Exercise description: Check each line of the listing for the string "joints", count the lines that have it, and answer with that number only.

Material:
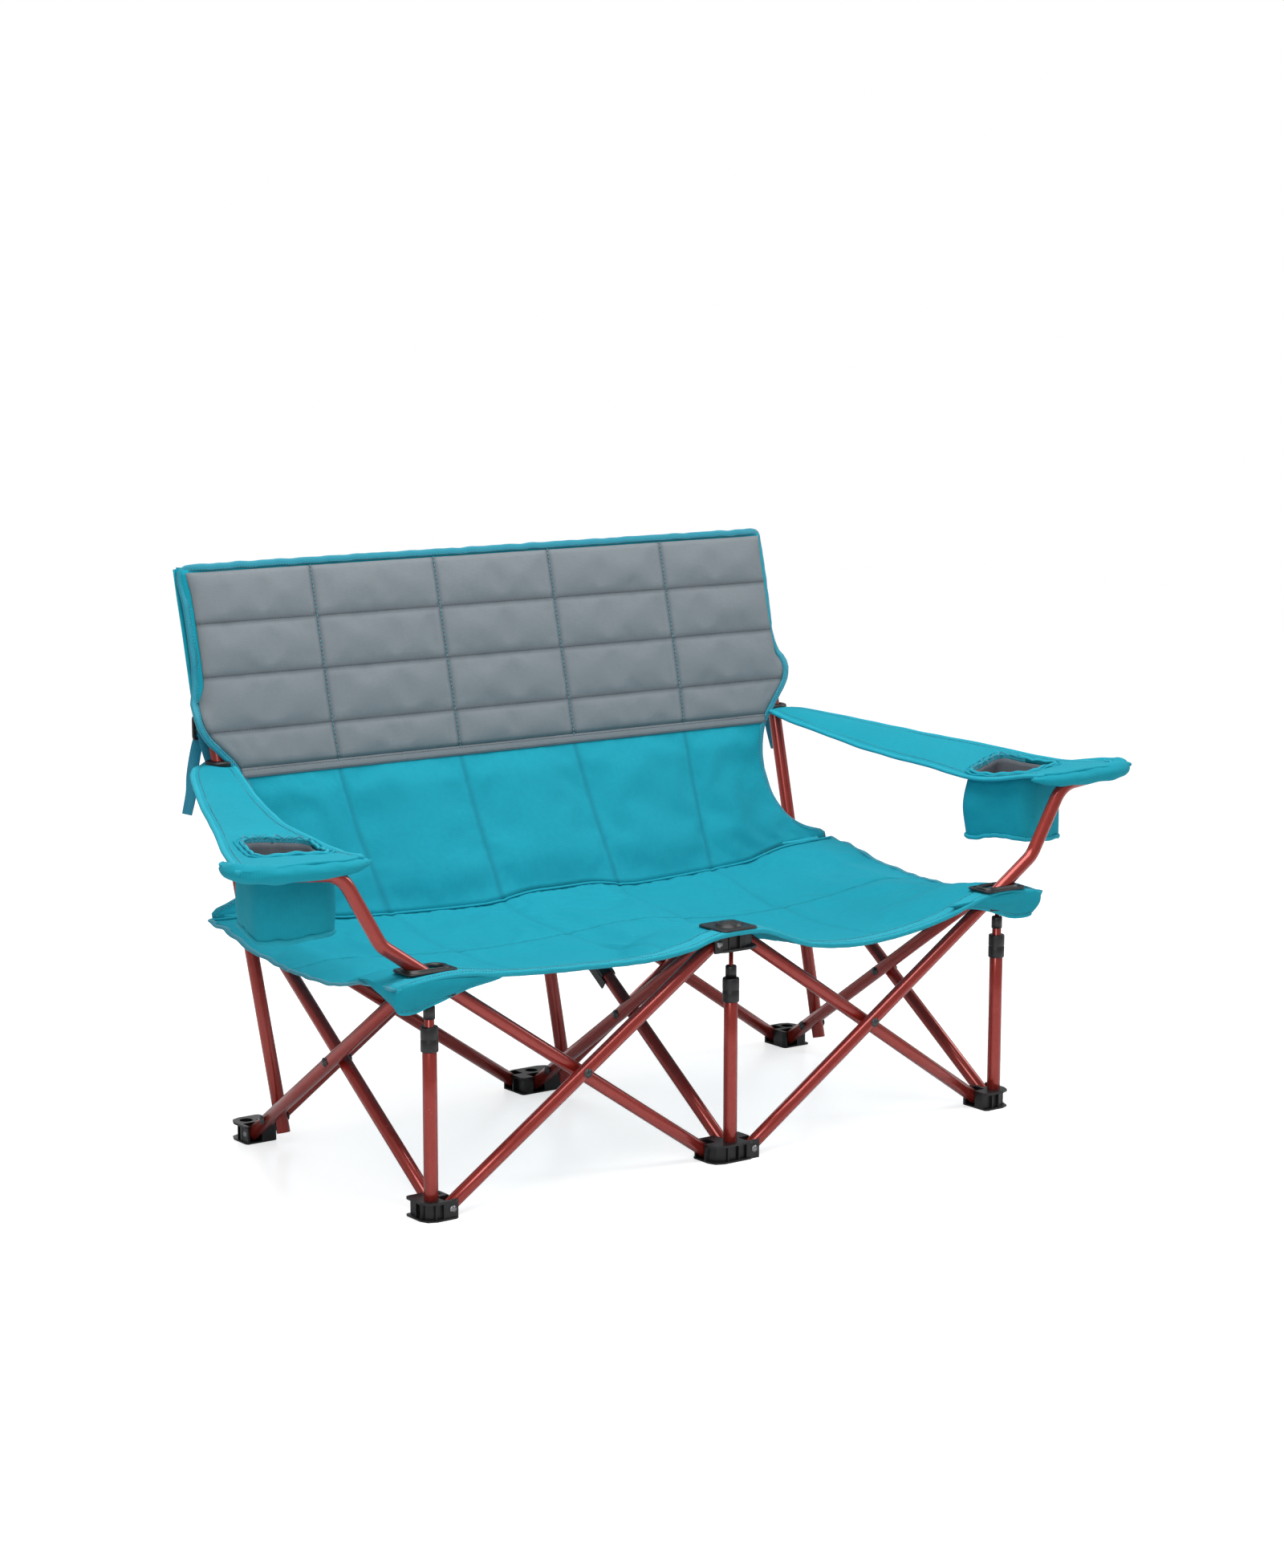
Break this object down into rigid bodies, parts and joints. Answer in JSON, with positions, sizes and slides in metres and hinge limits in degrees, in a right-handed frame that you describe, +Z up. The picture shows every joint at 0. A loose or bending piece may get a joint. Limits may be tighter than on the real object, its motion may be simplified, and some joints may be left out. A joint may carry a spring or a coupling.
{
  "type": "folding camping loveseat",
  "caption": "Folding two-seat camp chair: crossed round-tube frame, moulded hubs and feet, fabric seat, quilted back, fabric armrests with cup holders; folds to a bundle.",
  "frame": {"origin": "on the ground under the middle of the whole chair's outline", "axes": "+X to the right as seen from the front, +Y to the back, +Z up"},
  "size_m": [1.4828, 0.6406, 0.797],
  "materials": {
    "red_paint": "glossy paint on round tube",
    "black_plastic": "moulded, satin",
    "steel": "bare rivets",
    "teal_cloth": "woven polyester",
    "grey_cloth": "quilted woven polyester"
  },
  "bodies": {
    "base": {"foot_front_centre": "black_plastic", "post_outer_front_centre": "red_paint", "post_collar_front_centre": "black_plastic"},
    "front_left_arm_tube": {"tube_front_centre_to_front_left": "red_paint", "cross_rivet_front_left_to_front_centre": "steel"},
    "front_left_cross_tube": {"tube_front_left_to_front_centre": "red_paint"},
    "front_left_foot": {"foot_front_left": "black_plastic", "post_outer_front_left": "red_paint", "post_collar_front_left": "black_plastic"},
    "front_left_hub": {"hub_front_left": "black_plastic", "post_thin_rod_front_left": "red_paint", "seat_plate_left": "black_plastic"},
    "front_centre_hub": {"hub_front_centre": "black_plastic", "post_thin_rod_front_centre": "red_paint", "seat_plate_centre": "black_plastic"},
    "front_right_arm_tube": {"tube_front_centre_to_front_right": "red_paint", "cross_rivet_front_centre_to_front_right": "steel"},
    "front_right_cross_tube": {"tube_front_right_to_front_centre": "red_paint"},
    "front_right_foot": {"foot_front_right": "black_plastic", "post_outer_front_right": "red_paint", "post_collar_front_right": "black_plastic"},
    "front_right_hub": {"hub_front_right": "black_plastic", "post_thin_rod_front_right": "red_paint", "seat_plate_right": "black_plastic"},
    "centre_rearward_tube": {"tube_front_centre_to_back_centre": "red_paint", "cross_rivet_front_centre_to_back_centre": "steel", "tube_guide": "black_plastic"},
    "centre_forward_tube": {"tube_back_centre_to_front_centre": "red_paint"},
    "back_centre_foot": {"foot_back_centre": "black_plastic"},
    "back_centre_hub": {"hub_back_centre": "black_plastic"},
    "left_rearward_tube": {"tube_front_left_to_back_left": "red_paint", "cross_rivet_front_left_to_back_left": "steel"},
    "left_forward_tube": {"tube_back_left_to_front_left": "red_paint"},
    "back_left_foot": {"foot_back_left": "black_plastic"},
    "back_left_hub": {"hub_back_left": "black_plastic"},
    "right_rearward_tube": {"tube_front_right_to_back_right": "red_paint", "cross_rivet_front_right_to_back_right": "steel"},
    "right_forward_tube": {"tube_back_right_to_front_right": "red_paint"},
    "back_right_foot": {"foot_back_right": "black_plastic"},
    "back_right_hub": {"hub_back_right": "black_plastic"},
    "back_left_outward_tube": {"tube_back_centre_to_back_left": "red_paint", "cross_rivet_back_left_to_back_centre": "steel"},
    "back_left_inward_tube": {"tube_back_left_to_back_centre": "red_paint"},
    "back_right_outward_tube": {"tube_back_centre_to_back_right": "red_paint", "cross_rivet_back_centre_to_back_right": "steel"},
    "back_right_inward_tube": {"tube_back_right_to_back_centre": "red_paint"},
    "left_upright": {"upright_left": "red_paint"},
    "centre_upright": {"upright_centre": "red_paint", "back_sling": "teal_cloth", "back_pad": "grey_cloth"},
    "right_upright": {"upright_right": "red_paint"},
    "left_mid_rod": {"post_mid_rod_front_left": "red_paint"},
    "centre_mid_rod": {"post_mid_rod_front_centre": "red_paint"},
    "right_mid_rod": {"post_mid_rod_front_right": "red_paint"},
    "seat_front_half": {"seat_front": "teal_cloth"},
    "seat_rear_half": {"seat_rear": "teal_cloth"},
    "left_armrest": {"armrest_left": "teal_cloth", "cup_holder_left": "teal_cloth"},
    "right_armrest": {"armrest_right": "teal_cloth", "cup_holder_right": "teal_cloth"}
  },
  "joints": [
    {"name": "fold", "type": "hinge", "parent": "base", "child": "front_left_arm_tube", "pos_m": [-0.031, -0.27849, 0.0135], "axis": [0, 1, 0], "range_deg": [0, 46]},
    {"name": "front_left_crossing", "type": "hinge", "parent": "front_left_arm_tube", "child": "front_left_cross_tube", "pos_m": [-0.247, -0.28839, 0.161], "axis": [0, -1, 0], "range_deg": [0, 92]},
    {"name": "front_left_foot_pivot", "type": "hinge", "parent": "front_left_cross_tube", "child": "front_left_foot", "pos_m": [-0.463, -0.29829, 0.0135], "axis": [0, 1, 0], "range_deg": [0, 46]},
    {"name": "front_left_hub_pivot", "type": "hinge", "parent": "front_left_arm_tube", "child": "front_left_hub", "pos_m": [-0.463, -0.27849, 0.3085], "axis": [0, -1, 0], "range_deg": [0, 46]},
    {"name": "front_centre_hub_pivot", "type": "hinge", "parent": "front_left_cross_tube", "child": "front_centre_hub", "pos_m": [-0.031, -0.29829, 0.3085], "axis": [0, 1, 0], "range_deg": [0, 46]},
    {"name": "front_right_arm_pivot", "type": "hinge", "parent": "base", "child": "front_right_arm_tube", "pos_m": [0.031, -0.29829, 0.0135], "axis": [0, -1, 0], "range_deg": [0, 46]},
    {"name": "front_right_crossing", "type": "hinge", "parent": "front_right_arm_tube", "child": "front_right_cross_tube", "pos_m": [0.247, -0.28839, 0.161], "axis": [0, 1, 0], "range_deg": [0, 92]},
    {"name": "front_right_foot_pivot", "type": "hinge", "parent": "front_right_cross_tube", "child": "front_right_foot", "pos_m": [0.463, -0.27849, 0.0135], "axis": [0, -1, 0], "range_deg": [0, 46]},
    {"name": "front_right_hub_pivot", "type": "hinge", "parent": "front_right_arm_tube", "child": "front_right_hub", "pos_m": [0.463, -0.29829, 0.3085], "axis": [0, 1, 0], "range_deg": [0, 46]},
    {"name": "centre_rearward_pivot", "type": "hinge", "parent": "base", "child": "centre_rearward_tube", "pos_m": [0.0099, -0.26839, 0.0135], "axis": [1, 0, 0], "range_deg": [0, 46]},
    {"name": "centre_crossing", "type": "hinge", "parent": "centre_rearward_tube", "child": "centre_forward_tube", "pos_m": [0, -0.05239, 0.161], "axis": [-1, 0, 0], "range_deg": [0, 92]},
    {"name": "back_centre_foot_pivot", "type": "hinge", "parent": "centre_forward_tube", "child": "back_centre_foot", "pos_m": [-0.0099, 0.16361, 0.0135], "axis": [1, 0, 0], "range_deg": [0, 46]},
    {"name": "back_centre_hub_pivot", "type": "hinge", "parent": "centre_rearward_tube", "child": "back_centre_hub", "pos_m": [0.0099, 0.16361, 0.3085], "axis": [-1, 0, 0], "range_deg": [0, 46]},
    {"name": "left_rearward_pivot", "type": "hinge", "parent": "front_left_foot", "child": "left_rearward_tube", "pos_m": [-0.4701, -0.26839, 0.0135], "axis": [1, 0, 0], "range_deg": [0, 46]},
    {"name": "left_crossing", "type": "hinge", "parent": "left_rearward_tube", "child": "left_forward_tube", "pos_m": [-0.48, -0.05239, 0.161], "axis": [-1, 0, 0], "range_deg": [0, 92]},
    {"name": "back_left_foot_pivot", "type": "hinge", "parent": "left_forward_tube", "child": "back_left_foot", "pos_m": [-0.4899, 0.16361, 0.0135], "axis": [1, 0, 0], "range_deg": [0, 46]},
    {"name": "back_left_hub_pivot", "type": "hinge", "parent": "left_rearward_tube", "child": "back_left_hub", "pos_m": [-0.4701, 0.16361, 0.3085], "axis": [-1, 0, 0], "range_deg": [0, 46]},
    {"name": "right_rearward_pivot", "type": "hinge", "parent": "front_right_foot", "child": "right_rearward_tube", "pos_m": [0.4899, -0.26839, 0.0135], "axis": [1, 0, 0], "range_deg": [0, 46]},
    {"name": "right_crossing", "type": "hinge", "parent": "right_rearward_tube", "child": "right_forward_tube", "pos_m": [0.48, -0.05239, 0.161], "axis": [-1, 0, 0], "range_deg": [0, 92]},
    {"name": "back_right_foot_pivot", "type": "hinge", "parent": "right_forward_tube", "child": "back_right_foot", "pos_m": [0.4701, 0.16361, 0.0135], "axis": [1, 0, 0], "range_deg": [0, 46]},
    {"name": "back_right_hub_pivot", "type": "hinge", "parent": "right_rearward_tube", "child": "back_right_hub", "pos_m": [0.4899, 0.16361, 0.3085], "axis": [-1, 0, 0], "range_deg": [0, 46]},
    {"name": "back_left_outward_pivot", "type": "hinge", "parent": "back_centre_foot", "child": "back_left_outward_tube", "pos_m": [-0.031, 0.19351, 0.0135], "axis": [0, 1, 0], "range_deg": [0, 46]},
    {"name": "back_left_crossing", "type": "hinge", "parent": "back_left_outward_tube", "child": "back_left_inward_tube", "pos_m": [-0.247, 0.18361, 0.161], "axis": [0, -1, 0], "range_deg": [0, 92]},
    {"name": "back_right_outward_pivot", "type": "hinge", "parent": "back_centre_foot", "child": "back_right_outward_tube", "pos_m": [0.031, 0.17371, 0.0135], "axis": [0, -1, 0], "range_deg": [0, 46]},
    {"name": "back_right_crossing", "type": "hinge", "parent": "back_right_outward_tube", "child": "back_right_inward_tube", "pos_m": [0.247, 0.18361, 0.161], "axis": [0, 1, 0], "range_deg": [0, 92]},
    {"name": "left_upright_pin", "type": "hinge", "parent": "left_forward_tube", "child": "left_upright", "pos_m": [-0.4703, 0.11901, 0.04395], "axis": [1, 0, 0], "range_deg": [0, 56.33]},
    {"name": "centre_upright_pin", "type": "hinge", "parent": "centre_forward_tube", "child": "centre_upright", "pos_m": [0.0097, 0.11901, 0.04395], "axis": [1, 0, 0], "range_deg": [0, 56.33], "deforming": ["back_sling", "back_pad"]},
    {"name": "right_upright_pin", "type": "hinge", "parent": "right_forward_tube", "child": "right_upright", "pos_m": [0.4897, 0.11901, 0.04395], "axis": [1, 0, 0], "range_deg": [0, 56.33]},
    {"name": "left_mid_rod_slide", "type": "slide", "parent": "front_left_foot", "child": "left_mid_rod", "axis": [0, 0, 1], "range_m": [0, 0.11]},
    {"name": "centre_mid_rod_slide", "type": "slide", "parent": "base", "child": "centre_mid_rod", "axis": [0, 0, 1], "range_m": [0, 0.11]},
    {"name": "right_mid_rod_slide", "type": "slide", "parent": "front_right_foot", "child": "right_mid_rod", "axis": [0, 0, 1], "range_m": [0, 0.11]},
    {"name": "seat_front_hang", "type": "hinge", "parent": "front_centre_hub", "child": "seat_front_half", "pos_m": [0, -0.28839, 0.3235], "axis": [-1, 0, 0], "range_deg": [0, 74.29], "deforming": ["seat_front"]},
    {"name": "seat_rear_hang", "type": "hinge", "parent": "back_centre_hub", "child": "seat_rear_half", "pos_m": [0, 0.18361, 0.3235], "axis": [1, 0, 0], "range_deg": [0, 74.29], "deforming": ["seat_rear"]},
    {"name": "left_armrest_swing", "type": "hinge", "parent": "front_left_arm_tube", "child": "left_armrest", "pos_m": [-0.704, -0.27849, 0.475], "axis": [0, 1, 0], "range_deg": [0, 57.4], "deforming": ["armrest_left", "cup_holder_left"]},
    {"name": "right_armrest_swing", "type": "hinge", "parent": "front_right_arm_tube", "child": "right_armrest", "pos_m": [0.704, -0.29829, 0.475], "axis": [0, -1, 0], "range_deg": [0, 57.4], "deforming": ["armrest_right", "cup_holder_right"]}
  ],
  "couplings": [
    {"joint": "front_left_crossing", "follows": "fold", "ratio": 2},
    {"joint": "front_left_foot_pivot", "follows": "fold", "ratio": 1},
    {"joint": "front_left_hub_pivot", "follows": "fold", "ratio": 1},
    {"joint": "front_centre_hub_pivot", "follows": "fold", "ratio": 1},
    {"joint": "front_right_arm_pivot", "follows": "fold", "ratio": 1},
    {"joint": "front_right_crossing", "follows": "fold", "ratio": 2},
    {"joint": "front_right_foot_pivot", "follows": "fold", "ratio": 1},
    {"joint": "front_right_hub_pivot", "follows": "fold", "ratio": 1},
    {"joint": "centre_rearward_pivot", "follows": "fold", "ratio": 1},
    {"joint": "centre_crossing", "follows": "fold", "ratio": 2},
    {"joint": "back_centre_foot_pivot", "follows": "fold", "ratio": 1},
    {"joint": "back_centre_hub_pivot", "follows": "fold", "ratio": 1},
    {"joint": "left_rearward_pivot", "follows": "fold", "ratio": 1},
    {"joint": "left_crossing", "follows": "fold", "ratio": 2},
    {"joint": "back_left_foot_pivot", "follows": "fold", "ratio": 1},
    {"joint": "back_left_hub_pivot", "follows": "fold", "ratio": 1},
    {"joint": "right_rearward_pivot", "follows": "fold", "ratio": 1},
    {"joint": "right_crossing", "follows": "fold", "ratio": 2},
    {"joint": "back_right_foot_pivot", "follows": "fold", "ratio": 1},
    {"joint": "back_right_hub_pivot", "follows": "fold", "ratio": 1},
    {"joint": "back_left_outward_pivot", "follows": "fold", "ratio": 1},
    {"joint": "back_left_crossing", "follows": "fold", "ratio": 2},
    {"joint": "back_right_outward_pivot", "follows": "fold", "ratio": 1},
    {"joint": "back_right_crossing", "follows": "fold", "ratio": 2},
    {"joint": "left_upright_pin", "follows": "fold", "ratio": 1.2245},
    {"joint": "centre_upright_pin", "follows": "fold", "ratio": 1.2245},
    {"joint": "right_upright_pin", "follows": "fold", "ratio": 1.2245},
    {"joint": "left_mid_rod_slide", "follows": "fold", "m_per_rad": 0.137},
    {"joint": "centre_mid_rod_slide", "follows": "fold", "m_per_rad": 0.137},
    {"joint": "right_mid_rod_slide", "follows": "fold", "m_per_rad": 0.137},
    {"joint": "seat_front_hang", "follows": "fold", "ratio": 1.6149},
    {"joint": "seat_rear_hang", "follows": "fold", "ratio": 1.6149},
    {"joint": "left_armrest_swing", "follows": "fold", "ratio": 1.2478},
    {"joint": "right_armrest_swing", "follows": "fold", "ratio": 1.2478}
  ]
}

Reply: 2